__Records shown__:
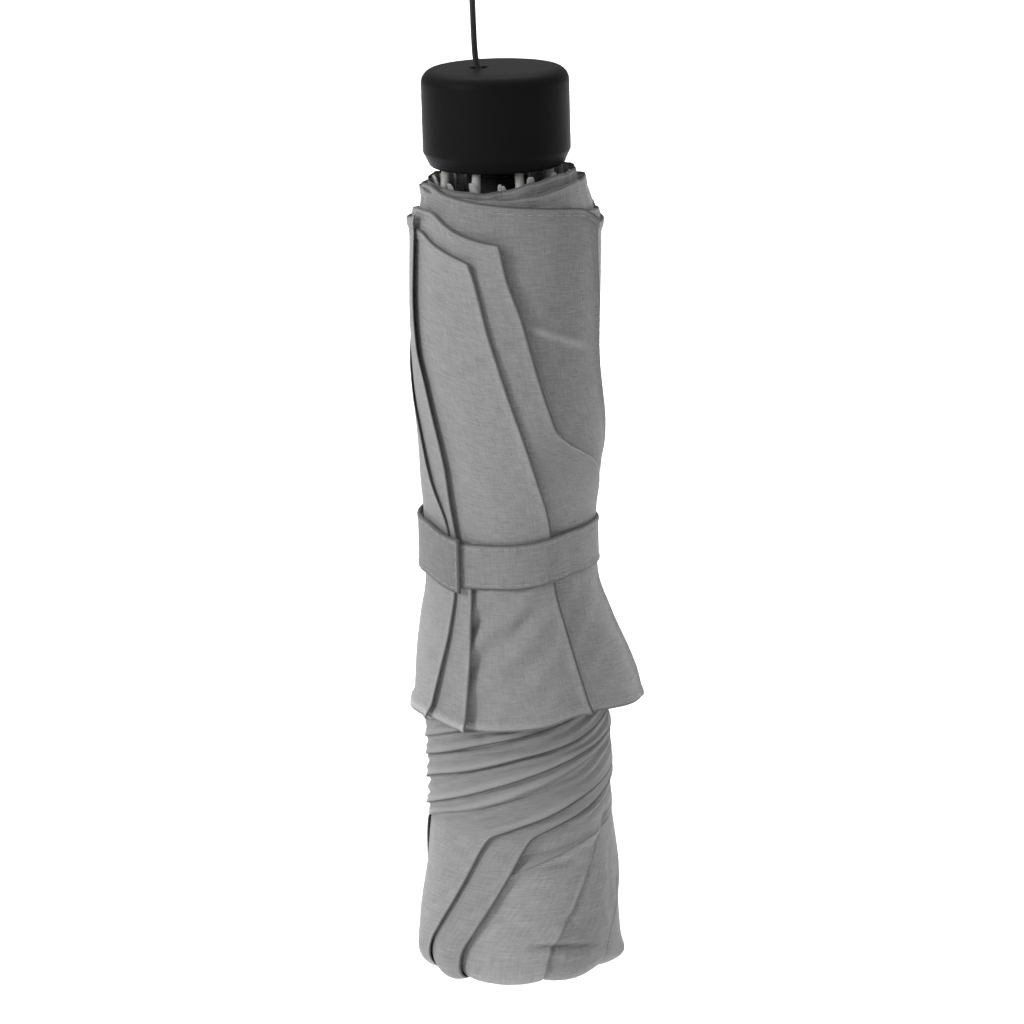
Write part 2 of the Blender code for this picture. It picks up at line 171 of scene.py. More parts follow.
# In mm, by flap: how far the lower corner of its edge flares out, how far its lower hem kicks out, and how
# deep the folds of its slack cloth are. The third table, not in mm, is how strong a painted highlight along
# the lower hem is.
FLARE_CORNER = {"flap_front_under": 5.9}
HEM_KICK = {"flap_left_outer": 1.1, "flap_left": 1.1, "flap_front": 0.35, "flap_front_under": 0.3}
PAINTED_HEM_HIGHLIGHT = {"flap_left_outer": 0.75, "flap_left": 0.75, "flap_front": 0.25}
SLACK_FOLDS = {"flap_front": 1.75, "flap_front_under": 0.45}
# Where an edge lies flat, as (height, share of its usual lift)
FLAT_EDGES = {
    "flap_left_outer": ((-168.2, 1.0), (-146.8, 0.05)),
    "flap_front_under": ((-201.6, 1.0), (-181, 0.1), (-165.3, 0.15), (-156.5, 1.0)),
}
# Along these bare folded edges the painted shade is weaker, as (height, share of the usual painted shade); a
# share below zero makes it a painted highlight.
FOLD_PAINTED_SHADE = {
    "flap_right": ((-240, 0.35), (-100, 0.35)),
    "flap_front_under": ((-195.7, 0.6), (-178, -0.2), (-172.1, -0.7), (-163.4, -0.7), (-158.5, 1.0)),
}
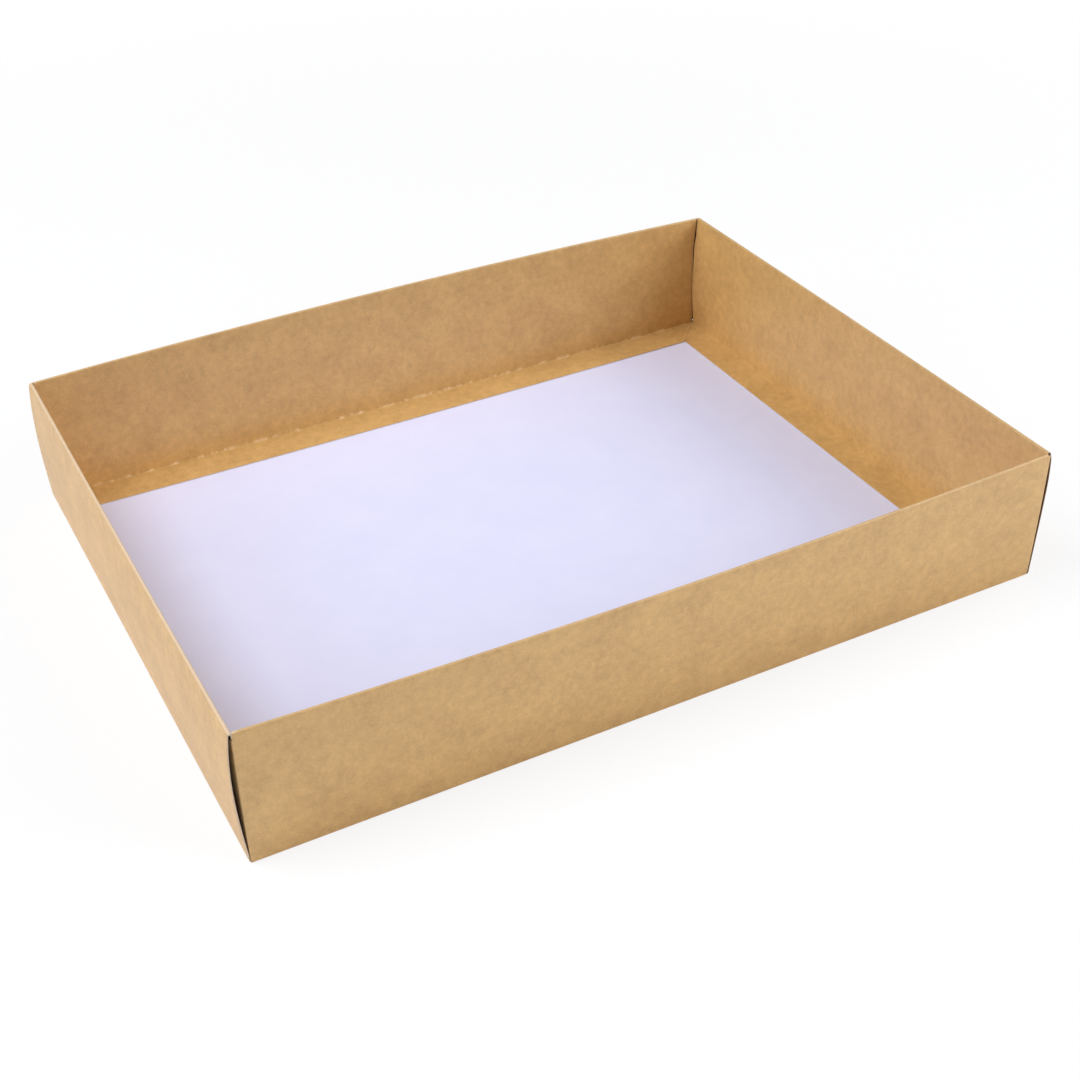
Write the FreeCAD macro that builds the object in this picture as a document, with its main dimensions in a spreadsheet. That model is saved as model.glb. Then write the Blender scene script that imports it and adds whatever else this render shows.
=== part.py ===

__What this task involves__: Reproduce the data, keeping every line exactly the same.

__Answer below__:
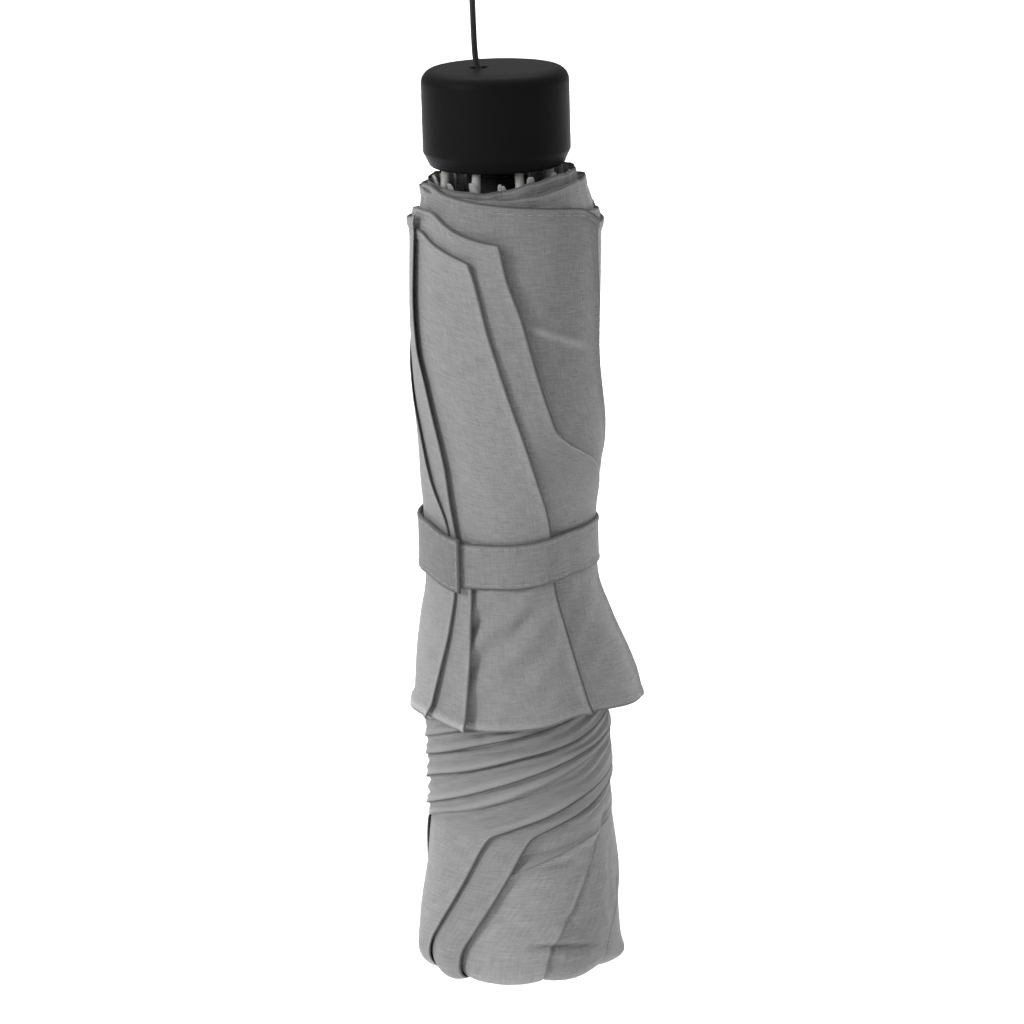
Write part 2 of the Blender code for this picture. It picks up at line 171 of scene.py. More parts follow.
# In mm, by flap: how far the lower corner of its edge flares out, how far its lower hem kicks out, and how
# deep the folds of its slack cloth are. The third table, not in mm, is how strong a painted highlight along
# the lower hem is.
FLARE_CORNER = {"flap_front_under": 5.9}
HEM_KICK = {"flap_left_outer": 1.1, "flap_left": 1.1, "flap_front": 0.35, "flap_front_under": 0.3}
PAINTED_HEM_HIGHLIGHT = {"flap_left_outer": 0.75, "flap_left": 0.75, "flap_front": 0.25}
SLACK_FOLDS = {"flap_front": 1.75, "flap_front_under": 0.45}
# Where an edge lies flat, as (height, share of its usual lift)
FLAT_EDGES = {
    "flap_left_outer": ((-168.2, 1.0), (-146.8, 0.05)),
    "flap_front_under": ((-201.6, 1.0), (-181, 0.1), (-165.3, 0.15), (-156.5, 1.0)),
}
# Along these bare folded edges the painted shade is weaker, as (height, share of the usual painted shade); a
# share below zero makes it a painted highlight.
FOLD_PAINTED_SHADE = {
    "flap_right": ((-240, 0.35), (-100, 0.35)),
    "flap_front_under": ((-195.7, 0.6), (-178, -0.2), (-172.1, -0.7), (-163.4, -0.7), (-158.5, 1.0)),
}
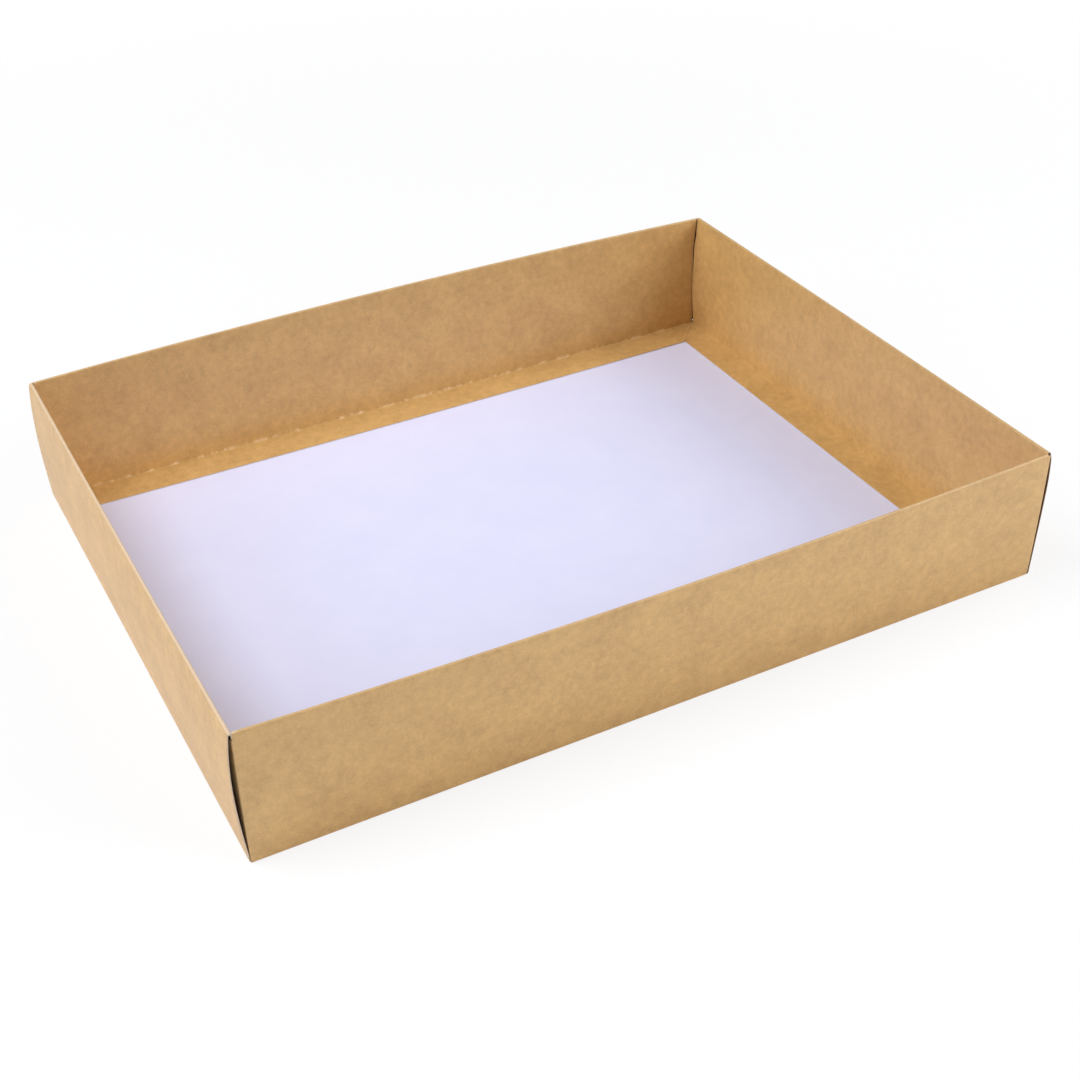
Write the FreeCAD macro that builds the object in this picture as a document, with its main dimensions in a spreadsheet. That model is saved as model.glb. Then write the Blender scene script that imports it and adds whatever else this render shows.
=== part.py ===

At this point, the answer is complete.